Pertimbangan yang kelima,saya ingin kerja di kota kelahiran saya, Cilacap. Ini lebih karena saya ingin memenuhi permintaan orang tua saya. Beliau ingin saya kembali ke rumah. Tapi siapa sangka, justru poin inilah yang akhirnya memudahkan saya meraih poin 1 hingga poin 4.

Begini ceritanya, tiga bulan setelah lulus kuliah, saya mulai bekerja di sebuah multinational company. Sembilan bulan selanjutnya, saya dipindahkan ke Cilacap. Masya Allah, setelah tercapai keingingan saya di poin 1 (berkarir di multinational company), lalu terwujud poin 5 (kerja di kota kelahiran saya, Cilacap). Selanjutnya, berkat doa orang tua, poin 2 hingga 4 nampak begitu mudah.

Lima bulan berikutnya saya dikirim ke Vietnam selama satu bulan. Sepulang dari Vietnam, saya dipindah ke Tuban dan bergabung dengan tim project sebagai Mechanical Engineer. Tugas saya meliputi pekerjaan engineering untuk project yang terkait auxiliary facilities, seperti fire protection, water supply, workshop facility, warehouse facility, dan modifikasi palletizer facilities.

Dalam kesehariannya, saya melapor langsung ke seorang manager berkebangsaan Rumania. Di tim project saya terbiasa berinteraksi dengan rekan dari berbagai negara, Canada, Rumania, Mexico, India, Kolombia, Jerman dan sebagainya. Di sela-sela periode tersebut, saya menikah saat usia baru 24 tahun.

Dua tahun di tim project, saya lalu bergabung di tim operasional sebagai Maintenance Engineer dengan tanggung jawab riset dan modifikasi yang terkait peningkatan performa alat, pekerjaan terkait capex project, dan root cause analysis untuk beberapa trouble  di pabrik yang terjadi berulang kali dan menyebabkan durasi stop yang panjang.

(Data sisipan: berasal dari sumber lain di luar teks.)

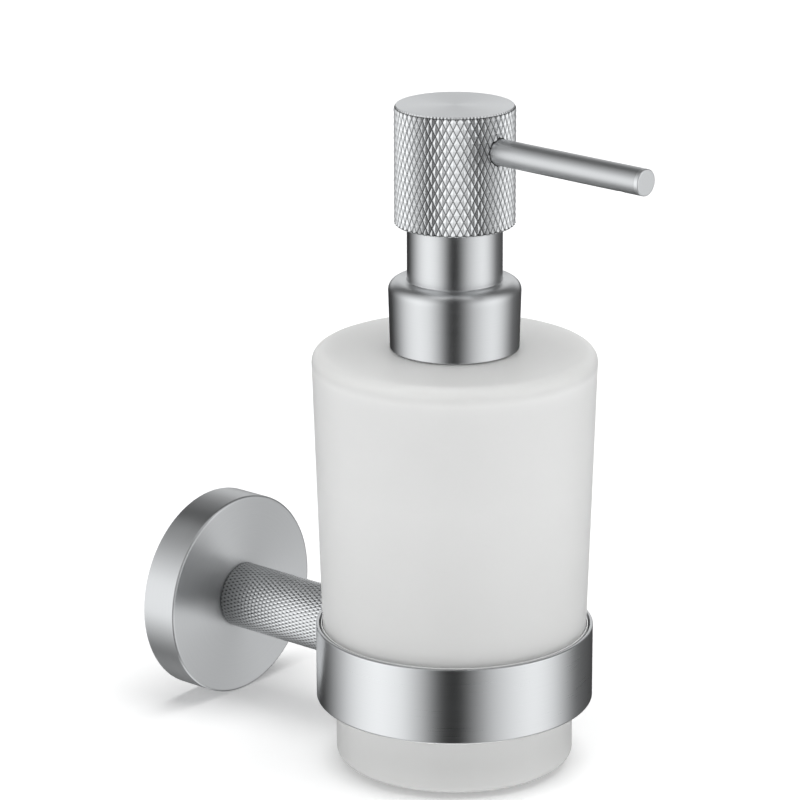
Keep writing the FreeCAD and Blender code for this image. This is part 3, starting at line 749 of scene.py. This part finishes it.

Tidak sampai dua tahun di tim operasional, saya mendapatkan kesempatan untuk ke Kenya, Afrika. Selama tiga minggu disana, saya menjalani program pengembangan diri untuk sertifikasi sebagai Preventive Maintenance Engineer. Setahun setelahnya, saya mempresentasikan sebuah proyek yang berhasil diselesaikan dalam waktu 9 bulan dengan tema peningkatan efisiensi performa unit pengemasan semen. 

Alhamdulillah, saya sukses melewati fase sertifikasi tersebut bersama sekitar 30-an rekan engineer dari negara lain.

Dalam rentang waktu lima tahun, semua yang dicita-citakan saat selesai kuliah, baik yang terkait pekerjaan maupun keluarga telah diraih. Kini saya memasuki lagi siklus re-inventing. Sama persis saat selesai wisuda.

**
Seperti yang diceritakan dalam artikel re-inventing your self, inilah saat nya saya menganalisis dan mengkaji current strength dalam diri saya. Lalu mendefinisikan area baru (green field) yang memungkinkan saya untuk tumbuh. Selanjutnya, tentukan strength dan knowledge apa yang perlu terus dikembangkan untuk memasuki green field area. Terakhir, saya harus beranikan diri untuk bergerak dan terus menantang diri sendiri agar tetap tumbuh.

Well, bukan step yang mudah untuk diselesaikan dalam waktu semalam. Setidaknya perlu dimulai dari sekarang. 

Bila dua tujuan besar telah diraih, bekerja di multinational company dan berkeluarga. Maka starting point selanjutnya bisa saya awali dengan mewujudkan satu hal yang sedari dulu justru ingin saya hindari namun belum juga berhasil yaitu profesi engineer.

Yes, it’s time for re-inventing my self and going to next level, beyond the engineer.

Doakan saya.


Keep Learning, Keep Growing!!

Rabu, 13 September 2017

Learning Attitude

Bismillah

Ini adalah postingan pertama saya setelah setahun (lebih sedikit) absen menulis. Ya, mempertahankan kebiasaan baik itu jauh lebih susah ketimbang memulainya. Semoga postingan ini bukan pertama dan terakhir untuk tahun ini.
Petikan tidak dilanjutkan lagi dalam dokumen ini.